▶ LISTED RECORDS
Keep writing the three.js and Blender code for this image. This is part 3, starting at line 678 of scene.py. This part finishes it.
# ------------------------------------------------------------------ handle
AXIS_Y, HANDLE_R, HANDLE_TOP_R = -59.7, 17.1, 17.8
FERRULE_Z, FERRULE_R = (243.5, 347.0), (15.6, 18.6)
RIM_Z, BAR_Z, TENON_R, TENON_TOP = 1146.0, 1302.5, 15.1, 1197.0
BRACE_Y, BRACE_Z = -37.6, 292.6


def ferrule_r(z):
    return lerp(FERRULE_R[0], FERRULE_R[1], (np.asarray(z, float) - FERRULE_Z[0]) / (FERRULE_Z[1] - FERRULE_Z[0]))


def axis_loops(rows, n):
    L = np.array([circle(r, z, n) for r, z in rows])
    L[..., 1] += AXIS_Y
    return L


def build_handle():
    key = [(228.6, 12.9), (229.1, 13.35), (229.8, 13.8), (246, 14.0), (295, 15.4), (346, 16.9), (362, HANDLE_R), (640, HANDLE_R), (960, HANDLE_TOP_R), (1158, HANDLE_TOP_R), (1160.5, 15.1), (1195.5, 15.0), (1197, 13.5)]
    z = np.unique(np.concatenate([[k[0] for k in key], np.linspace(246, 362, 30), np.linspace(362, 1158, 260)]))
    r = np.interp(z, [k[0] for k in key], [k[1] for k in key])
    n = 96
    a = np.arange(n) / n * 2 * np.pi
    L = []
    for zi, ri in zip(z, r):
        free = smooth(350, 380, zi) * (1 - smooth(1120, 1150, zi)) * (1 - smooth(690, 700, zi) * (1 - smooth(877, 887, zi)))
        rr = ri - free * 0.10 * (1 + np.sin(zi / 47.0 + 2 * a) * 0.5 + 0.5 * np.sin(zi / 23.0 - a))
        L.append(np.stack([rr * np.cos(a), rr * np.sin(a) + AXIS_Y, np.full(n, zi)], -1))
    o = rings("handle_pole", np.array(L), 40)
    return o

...

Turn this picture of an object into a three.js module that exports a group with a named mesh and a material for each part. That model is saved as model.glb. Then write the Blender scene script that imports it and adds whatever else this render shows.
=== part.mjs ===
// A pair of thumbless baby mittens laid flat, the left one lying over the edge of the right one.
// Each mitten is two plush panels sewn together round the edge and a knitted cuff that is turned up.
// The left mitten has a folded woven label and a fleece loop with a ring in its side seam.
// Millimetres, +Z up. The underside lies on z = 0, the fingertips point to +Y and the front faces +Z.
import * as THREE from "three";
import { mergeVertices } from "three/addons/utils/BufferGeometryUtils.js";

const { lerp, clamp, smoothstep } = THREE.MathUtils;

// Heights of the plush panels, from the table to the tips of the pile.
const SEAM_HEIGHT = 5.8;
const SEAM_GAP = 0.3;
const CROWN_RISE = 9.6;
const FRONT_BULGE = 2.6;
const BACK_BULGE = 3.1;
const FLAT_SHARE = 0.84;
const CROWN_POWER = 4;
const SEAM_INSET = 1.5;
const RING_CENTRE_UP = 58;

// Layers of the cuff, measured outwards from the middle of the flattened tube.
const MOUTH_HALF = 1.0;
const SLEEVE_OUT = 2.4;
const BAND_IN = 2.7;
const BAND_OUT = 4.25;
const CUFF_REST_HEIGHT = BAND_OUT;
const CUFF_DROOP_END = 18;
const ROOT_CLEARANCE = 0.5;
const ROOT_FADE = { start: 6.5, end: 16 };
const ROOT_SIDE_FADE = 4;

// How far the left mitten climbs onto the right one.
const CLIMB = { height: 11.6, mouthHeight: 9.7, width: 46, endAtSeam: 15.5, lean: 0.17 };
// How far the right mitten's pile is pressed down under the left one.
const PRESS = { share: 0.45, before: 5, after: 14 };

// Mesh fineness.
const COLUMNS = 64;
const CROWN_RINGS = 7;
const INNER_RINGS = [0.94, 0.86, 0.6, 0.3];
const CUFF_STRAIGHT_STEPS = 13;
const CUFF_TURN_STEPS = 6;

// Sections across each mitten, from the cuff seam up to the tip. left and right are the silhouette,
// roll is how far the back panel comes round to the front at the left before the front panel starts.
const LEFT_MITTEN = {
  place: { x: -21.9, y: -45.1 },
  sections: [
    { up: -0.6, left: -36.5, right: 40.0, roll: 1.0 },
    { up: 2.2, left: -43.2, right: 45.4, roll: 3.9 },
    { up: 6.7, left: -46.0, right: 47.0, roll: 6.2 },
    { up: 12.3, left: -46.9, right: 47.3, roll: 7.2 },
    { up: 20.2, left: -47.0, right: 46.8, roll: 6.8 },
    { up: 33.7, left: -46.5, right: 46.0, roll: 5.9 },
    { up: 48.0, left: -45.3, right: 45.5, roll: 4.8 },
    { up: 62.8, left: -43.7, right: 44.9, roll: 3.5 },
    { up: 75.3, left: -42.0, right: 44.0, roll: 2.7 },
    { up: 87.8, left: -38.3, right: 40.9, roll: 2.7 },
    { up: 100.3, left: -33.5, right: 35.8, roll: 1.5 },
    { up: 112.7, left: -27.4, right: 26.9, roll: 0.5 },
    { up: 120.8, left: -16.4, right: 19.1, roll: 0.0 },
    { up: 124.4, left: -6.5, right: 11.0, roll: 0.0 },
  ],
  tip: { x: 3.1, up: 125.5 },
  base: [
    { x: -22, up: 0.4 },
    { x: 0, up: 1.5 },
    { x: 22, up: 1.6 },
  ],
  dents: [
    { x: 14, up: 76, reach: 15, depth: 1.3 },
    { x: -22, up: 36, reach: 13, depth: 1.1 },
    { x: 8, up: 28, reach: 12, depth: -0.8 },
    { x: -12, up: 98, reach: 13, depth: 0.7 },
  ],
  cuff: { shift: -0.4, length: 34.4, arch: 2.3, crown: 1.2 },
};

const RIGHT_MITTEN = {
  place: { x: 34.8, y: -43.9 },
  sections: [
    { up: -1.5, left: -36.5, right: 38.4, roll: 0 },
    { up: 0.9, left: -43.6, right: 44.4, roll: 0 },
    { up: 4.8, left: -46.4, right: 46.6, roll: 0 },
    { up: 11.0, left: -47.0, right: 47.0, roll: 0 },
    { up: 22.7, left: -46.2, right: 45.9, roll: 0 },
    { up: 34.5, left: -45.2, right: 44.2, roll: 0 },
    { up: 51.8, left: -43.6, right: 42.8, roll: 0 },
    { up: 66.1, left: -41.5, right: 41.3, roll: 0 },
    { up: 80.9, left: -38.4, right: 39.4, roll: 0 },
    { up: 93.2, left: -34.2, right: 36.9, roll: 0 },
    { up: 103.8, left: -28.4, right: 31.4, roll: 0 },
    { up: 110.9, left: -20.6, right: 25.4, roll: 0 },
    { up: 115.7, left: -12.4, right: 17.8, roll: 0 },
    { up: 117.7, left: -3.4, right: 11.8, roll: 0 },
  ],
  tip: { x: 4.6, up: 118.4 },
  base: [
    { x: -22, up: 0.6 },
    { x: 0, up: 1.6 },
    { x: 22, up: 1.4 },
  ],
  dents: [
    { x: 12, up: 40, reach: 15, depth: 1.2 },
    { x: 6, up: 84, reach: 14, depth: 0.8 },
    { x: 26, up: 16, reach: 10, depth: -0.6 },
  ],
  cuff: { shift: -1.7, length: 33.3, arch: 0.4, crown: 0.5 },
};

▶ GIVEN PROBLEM
Copy exactly the lines from the line with "Turn this picture" up to and including the line with "const RING_CENTRE_UP = 58;", and no other lines.

▶ SOLUTION TO THIS TASK
Turn this picture of an object into a three.js module that exports a group with a named mesh and a material for each part. That model is saved as model.glb. Then write the Blender scene script that imports it and adds whatever else this render shows.
=== part.mjs ===
// A pair of thumbless baby mittens laid flat, the left one lying over the edge of the right one.
// Each mitten is two plush panels sewn together round the edge and a knitted cuff that is turned up.
// The left mitten has a folded woven label and a fleece loop with a ring in its side seam.
// Millimetres, +Z up. The underside lies on z = 0, the fingertips point to +Y and the front faces +Z.
import * as THREE from "three";
import { mergeVertices } from "three/addons/utils/BufferGeometryUtils.js";

const { lerp, clamp, smoothstep } = THREE.MathUtils;

// Heights of the plush panels, from the table to the tips of the pile.
const SEAM_HEIGHT = 5.8;
const SEAM_GAP = 0.3;
const CROWN_RISE = 9.6;
const FRONT_BULGE = 2.6;
const BACK_BULGE = 3.1;
const FLAT_SHARE = 0.84;
const CROWN_POWER = 4;
const SEAM_INSET = 1.5;
const RING_CENTRE_UP = 58;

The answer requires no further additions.